::: MATERIAL PROVIDED

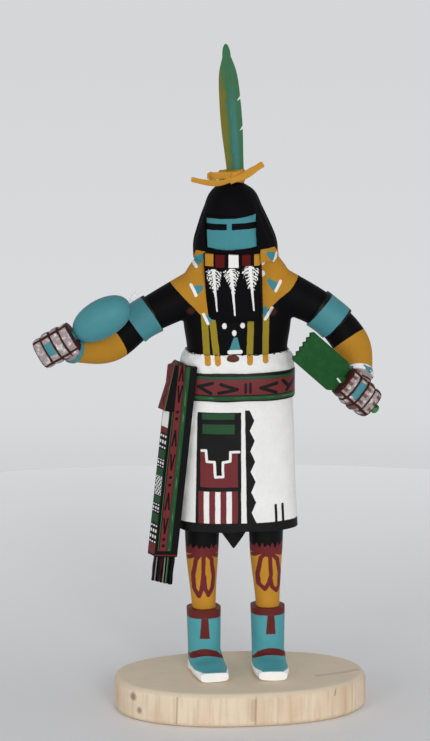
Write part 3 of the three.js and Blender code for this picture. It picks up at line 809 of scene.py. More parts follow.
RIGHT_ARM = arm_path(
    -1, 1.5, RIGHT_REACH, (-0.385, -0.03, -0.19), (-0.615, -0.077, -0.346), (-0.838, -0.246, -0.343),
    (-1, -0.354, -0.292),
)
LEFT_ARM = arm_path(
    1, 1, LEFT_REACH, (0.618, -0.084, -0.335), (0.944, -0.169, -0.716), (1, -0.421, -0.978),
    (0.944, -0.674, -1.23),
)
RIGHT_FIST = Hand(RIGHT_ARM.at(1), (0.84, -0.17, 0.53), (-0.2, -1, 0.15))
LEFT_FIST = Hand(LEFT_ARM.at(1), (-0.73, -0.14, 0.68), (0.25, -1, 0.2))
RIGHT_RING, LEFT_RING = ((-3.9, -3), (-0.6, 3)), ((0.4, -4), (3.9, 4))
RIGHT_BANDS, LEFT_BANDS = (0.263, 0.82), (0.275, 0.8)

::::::
::: MATERIAL PROVIDED

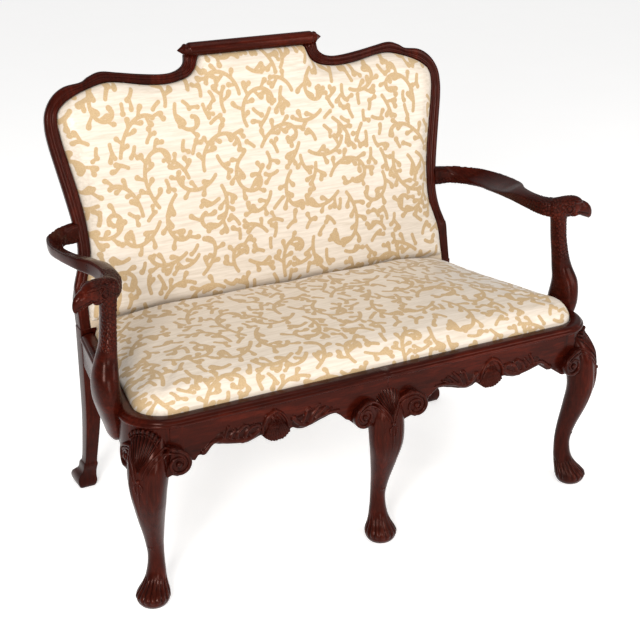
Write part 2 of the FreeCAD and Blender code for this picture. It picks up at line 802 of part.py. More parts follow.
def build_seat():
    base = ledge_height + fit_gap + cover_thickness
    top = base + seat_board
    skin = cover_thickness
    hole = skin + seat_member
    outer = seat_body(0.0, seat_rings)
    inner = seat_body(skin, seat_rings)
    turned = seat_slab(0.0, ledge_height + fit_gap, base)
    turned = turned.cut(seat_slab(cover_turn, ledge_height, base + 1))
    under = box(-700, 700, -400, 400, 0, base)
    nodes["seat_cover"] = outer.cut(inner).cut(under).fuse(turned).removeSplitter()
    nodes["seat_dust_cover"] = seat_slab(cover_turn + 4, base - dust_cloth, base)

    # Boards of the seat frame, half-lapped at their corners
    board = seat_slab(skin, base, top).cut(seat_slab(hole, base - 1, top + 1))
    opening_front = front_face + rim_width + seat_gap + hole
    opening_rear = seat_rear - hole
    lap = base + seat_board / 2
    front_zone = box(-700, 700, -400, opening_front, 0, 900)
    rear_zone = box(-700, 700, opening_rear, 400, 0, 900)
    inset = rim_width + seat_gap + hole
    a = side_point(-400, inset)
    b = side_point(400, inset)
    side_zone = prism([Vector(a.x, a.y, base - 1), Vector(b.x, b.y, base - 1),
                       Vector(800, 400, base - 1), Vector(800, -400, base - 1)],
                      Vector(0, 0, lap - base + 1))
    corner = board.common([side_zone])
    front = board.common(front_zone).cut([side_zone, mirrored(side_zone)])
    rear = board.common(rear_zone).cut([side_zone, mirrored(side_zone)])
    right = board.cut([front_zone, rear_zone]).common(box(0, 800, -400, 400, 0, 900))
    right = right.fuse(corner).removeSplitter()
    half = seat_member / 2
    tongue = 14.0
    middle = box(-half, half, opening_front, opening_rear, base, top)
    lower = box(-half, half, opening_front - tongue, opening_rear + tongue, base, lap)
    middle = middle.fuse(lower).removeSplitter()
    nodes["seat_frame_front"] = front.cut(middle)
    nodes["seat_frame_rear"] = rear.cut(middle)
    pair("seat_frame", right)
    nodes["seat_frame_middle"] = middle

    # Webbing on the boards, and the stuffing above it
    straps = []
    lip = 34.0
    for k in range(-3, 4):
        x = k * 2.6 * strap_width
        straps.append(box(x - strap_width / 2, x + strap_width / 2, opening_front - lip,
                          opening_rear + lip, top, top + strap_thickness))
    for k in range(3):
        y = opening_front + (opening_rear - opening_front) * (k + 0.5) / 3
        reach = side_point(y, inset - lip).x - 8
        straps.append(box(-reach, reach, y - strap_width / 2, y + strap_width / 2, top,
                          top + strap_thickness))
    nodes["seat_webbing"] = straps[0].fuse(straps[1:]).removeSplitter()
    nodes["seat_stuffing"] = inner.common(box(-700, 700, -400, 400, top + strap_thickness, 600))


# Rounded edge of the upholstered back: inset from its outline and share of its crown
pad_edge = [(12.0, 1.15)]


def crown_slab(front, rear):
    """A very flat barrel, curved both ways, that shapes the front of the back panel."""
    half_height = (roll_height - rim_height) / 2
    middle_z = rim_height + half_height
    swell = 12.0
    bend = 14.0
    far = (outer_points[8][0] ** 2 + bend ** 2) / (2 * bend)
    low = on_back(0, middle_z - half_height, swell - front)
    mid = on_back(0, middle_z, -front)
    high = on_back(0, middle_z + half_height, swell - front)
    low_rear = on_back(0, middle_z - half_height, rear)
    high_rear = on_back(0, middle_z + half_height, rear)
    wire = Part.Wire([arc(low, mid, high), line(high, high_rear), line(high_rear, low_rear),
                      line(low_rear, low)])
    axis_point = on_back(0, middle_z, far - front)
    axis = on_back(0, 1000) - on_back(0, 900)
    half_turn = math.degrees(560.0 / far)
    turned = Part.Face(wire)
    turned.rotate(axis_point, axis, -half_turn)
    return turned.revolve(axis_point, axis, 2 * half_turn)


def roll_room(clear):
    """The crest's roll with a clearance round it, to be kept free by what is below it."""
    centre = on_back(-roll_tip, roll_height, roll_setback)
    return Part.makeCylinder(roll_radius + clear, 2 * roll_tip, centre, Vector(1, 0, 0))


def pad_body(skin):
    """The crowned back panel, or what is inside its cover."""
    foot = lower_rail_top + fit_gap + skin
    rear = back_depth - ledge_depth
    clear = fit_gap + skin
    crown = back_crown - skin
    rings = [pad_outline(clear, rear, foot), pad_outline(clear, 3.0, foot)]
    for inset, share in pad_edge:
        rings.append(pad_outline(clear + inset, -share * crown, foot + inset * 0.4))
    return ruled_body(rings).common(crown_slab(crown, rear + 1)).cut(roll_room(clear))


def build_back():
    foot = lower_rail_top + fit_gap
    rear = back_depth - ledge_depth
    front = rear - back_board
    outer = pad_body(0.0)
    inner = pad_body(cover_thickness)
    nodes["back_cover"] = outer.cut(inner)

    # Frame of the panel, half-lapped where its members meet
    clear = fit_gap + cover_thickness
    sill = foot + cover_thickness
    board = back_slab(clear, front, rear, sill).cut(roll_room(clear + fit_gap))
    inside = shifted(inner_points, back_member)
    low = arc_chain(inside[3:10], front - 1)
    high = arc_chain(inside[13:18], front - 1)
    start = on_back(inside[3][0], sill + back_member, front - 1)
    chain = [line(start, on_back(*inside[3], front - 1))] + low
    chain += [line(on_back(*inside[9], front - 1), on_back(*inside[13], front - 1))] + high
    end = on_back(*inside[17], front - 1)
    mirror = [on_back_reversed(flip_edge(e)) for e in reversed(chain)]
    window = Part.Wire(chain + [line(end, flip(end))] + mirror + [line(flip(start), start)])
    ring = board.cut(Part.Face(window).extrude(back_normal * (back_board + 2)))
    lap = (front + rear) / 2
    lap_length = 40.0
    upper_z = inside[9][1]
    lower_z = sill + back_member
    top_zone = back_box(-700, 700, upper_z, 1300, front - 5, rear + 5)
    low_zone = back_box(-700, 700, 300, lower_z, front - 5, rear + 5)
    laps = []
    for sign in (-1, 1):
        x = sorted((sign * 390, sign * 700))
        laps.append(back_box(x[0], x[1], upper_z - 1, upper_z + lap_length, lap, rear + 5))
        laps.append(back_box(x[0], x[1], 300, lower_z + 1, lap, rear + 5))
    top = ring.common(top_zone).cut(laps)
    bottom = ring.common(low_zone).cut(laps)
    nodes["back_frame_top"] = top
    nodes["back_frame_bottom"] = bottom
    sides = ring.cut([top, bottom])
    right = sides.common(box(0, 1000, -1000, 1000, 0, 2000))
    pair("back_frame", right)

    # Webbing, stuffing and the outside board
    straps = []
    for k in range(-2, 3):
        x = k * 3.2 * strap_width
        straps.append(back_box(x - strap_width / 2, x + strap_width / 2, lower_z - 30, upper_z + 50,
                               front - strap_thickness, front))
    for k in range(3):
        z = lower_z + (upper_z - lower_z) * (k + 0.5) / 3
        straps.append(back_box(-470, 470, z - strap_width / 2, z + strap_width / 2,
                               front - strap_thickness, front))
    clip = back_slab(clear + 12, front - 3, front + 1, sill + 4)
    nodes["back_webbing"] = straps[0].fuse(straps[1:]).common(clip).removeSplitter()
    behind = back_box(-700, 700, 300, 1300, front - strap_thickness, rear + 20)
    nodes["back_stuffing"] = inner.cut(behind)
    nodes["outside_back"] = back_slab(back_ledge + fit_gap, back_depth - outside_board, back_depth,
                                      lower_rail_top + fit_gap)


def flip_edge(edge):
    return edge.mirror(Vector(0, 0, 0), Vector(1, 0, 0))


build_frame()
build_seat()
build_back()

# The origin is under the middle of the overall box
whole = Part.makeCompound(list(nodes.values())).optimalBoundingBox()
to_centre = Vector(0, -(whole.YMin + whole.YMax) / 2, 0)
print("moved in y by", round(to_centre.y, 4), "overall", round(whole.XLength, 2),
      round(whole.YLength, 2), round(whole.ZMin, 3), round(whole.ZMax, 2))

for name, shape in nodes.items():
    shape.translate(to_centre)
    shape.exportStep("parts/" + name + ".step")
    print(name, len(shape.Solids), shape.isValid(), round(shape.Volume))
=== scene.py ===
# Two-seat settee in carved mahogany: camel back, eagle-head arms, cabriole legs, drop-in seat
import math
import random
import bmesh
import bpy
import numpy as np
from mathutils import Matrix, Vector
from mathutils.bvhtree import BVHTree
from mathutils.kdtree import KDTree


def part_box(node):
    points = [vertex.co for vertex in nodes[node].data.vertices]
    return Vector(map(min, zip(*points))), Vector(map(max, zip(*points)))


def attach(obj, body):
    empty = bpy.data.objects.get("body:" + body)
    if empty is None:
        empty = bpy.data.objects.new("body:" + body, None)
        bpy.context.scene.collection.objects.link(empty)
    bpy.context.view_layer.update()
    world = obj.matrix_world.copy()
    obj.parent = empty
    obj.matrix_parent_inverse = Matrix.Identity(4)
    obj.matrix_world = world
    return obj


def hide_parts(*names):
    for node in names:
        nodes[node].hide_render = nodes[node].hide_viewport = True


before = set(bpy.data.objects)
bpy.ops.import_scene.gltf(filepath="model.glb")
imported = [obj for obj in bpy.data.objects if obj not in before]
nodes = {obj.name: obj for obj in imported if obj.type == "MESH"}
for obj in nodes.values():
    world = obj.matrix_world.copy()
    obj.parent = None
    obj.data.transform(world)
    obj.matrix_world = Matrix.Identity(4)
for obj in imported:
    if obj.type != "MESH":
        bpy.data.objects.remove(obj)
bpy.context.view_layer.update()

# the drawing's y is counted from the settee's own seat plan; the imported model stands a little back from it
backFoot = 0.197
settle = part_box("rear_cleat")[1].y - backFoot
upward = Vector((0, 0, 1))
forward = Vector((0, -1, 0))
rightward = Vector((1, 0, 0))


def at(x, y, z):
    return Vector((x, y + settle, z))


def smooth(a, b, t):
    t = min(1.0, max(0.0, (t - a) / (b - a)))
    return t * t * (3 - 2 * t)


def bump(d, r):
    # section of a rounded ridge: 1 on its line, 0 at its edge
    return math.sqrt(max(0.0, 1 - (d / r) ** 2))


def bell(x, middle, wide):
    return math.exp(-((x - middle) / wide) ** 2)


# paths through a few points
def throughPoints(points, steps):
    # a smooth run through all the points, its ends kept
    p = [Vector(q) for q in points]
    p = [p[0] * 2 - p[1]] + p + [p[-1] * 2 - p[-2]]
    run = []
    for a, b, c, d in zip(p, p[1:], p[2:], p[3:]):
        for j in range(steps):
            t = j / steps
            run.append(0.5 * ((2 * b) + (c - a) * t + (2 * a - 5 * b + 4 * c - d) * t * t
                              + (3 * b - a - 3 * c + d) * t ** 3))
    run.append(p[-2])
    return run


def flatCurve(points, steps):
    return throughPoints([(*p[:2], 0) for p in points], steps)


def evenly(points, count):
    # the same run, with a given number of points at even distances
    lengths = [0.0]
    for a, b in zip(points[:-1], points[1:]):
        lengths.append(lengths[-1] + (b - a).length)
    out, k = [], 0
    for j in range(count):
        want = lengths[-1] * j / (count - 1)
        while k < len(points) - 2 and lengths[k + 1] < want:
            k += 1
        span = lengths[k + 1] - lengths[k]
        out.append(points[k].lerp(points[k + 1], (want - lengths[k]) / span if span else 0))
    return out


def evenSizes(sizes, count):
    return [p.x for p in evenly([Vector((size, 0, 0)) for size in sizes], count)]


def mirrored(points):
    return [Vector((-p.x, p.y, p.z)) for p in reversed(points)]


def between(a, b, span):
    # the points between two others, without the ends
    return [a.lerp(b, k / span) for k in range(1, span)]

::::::

REQUIRED WORK:
Begin with the line containing "# The origin" and end with the line containing "if empty is"; repeat every line from start to finish exactly, and nothing outside them.

OUTPUT:
# The origin is under the middle of the overall box
whole = Part.makeCompound(list(nodes.values())).optimalBoundingBox()
to_centre = Vector(0, -(whole.YMin + whole.YMax) / 2, 0)
print("moved in y by", round(to_centre.y, 4), "overall", round(whole.XLength, 2),
      round(whole.YLength, 2), round(whole.ZMin, 3), round(whole.ZMax, 2))

for name, shape in nodes.items():
    shape.translate(to_centre)
    shape.exportStep("parts/" + name + ".step")
    print(name, len(shape.Solids), shape.isValid(), round(shape.Volume))
=== scene.py ===
# Two-seat settee in carved mahogany: camel back, eagle-head arms, cabriole legs, drop-in seat
import math
import random
import bmesh
import bpy
import numpy as np
from mathutils import Matrix, Vector
from mathutils.bvhtree import BVHTree
from mathutils.kdtree import KDTree


def part_box(node):
    points = [vertex.co for vertex in nodes[node].data.vertices]
    return Vector(map(min, zip(*points))), Vector(map(max, zip(*points)))


def attach(obj, body):
    empty = bpy.data.objects.get("body:" + body)
    if empty is None:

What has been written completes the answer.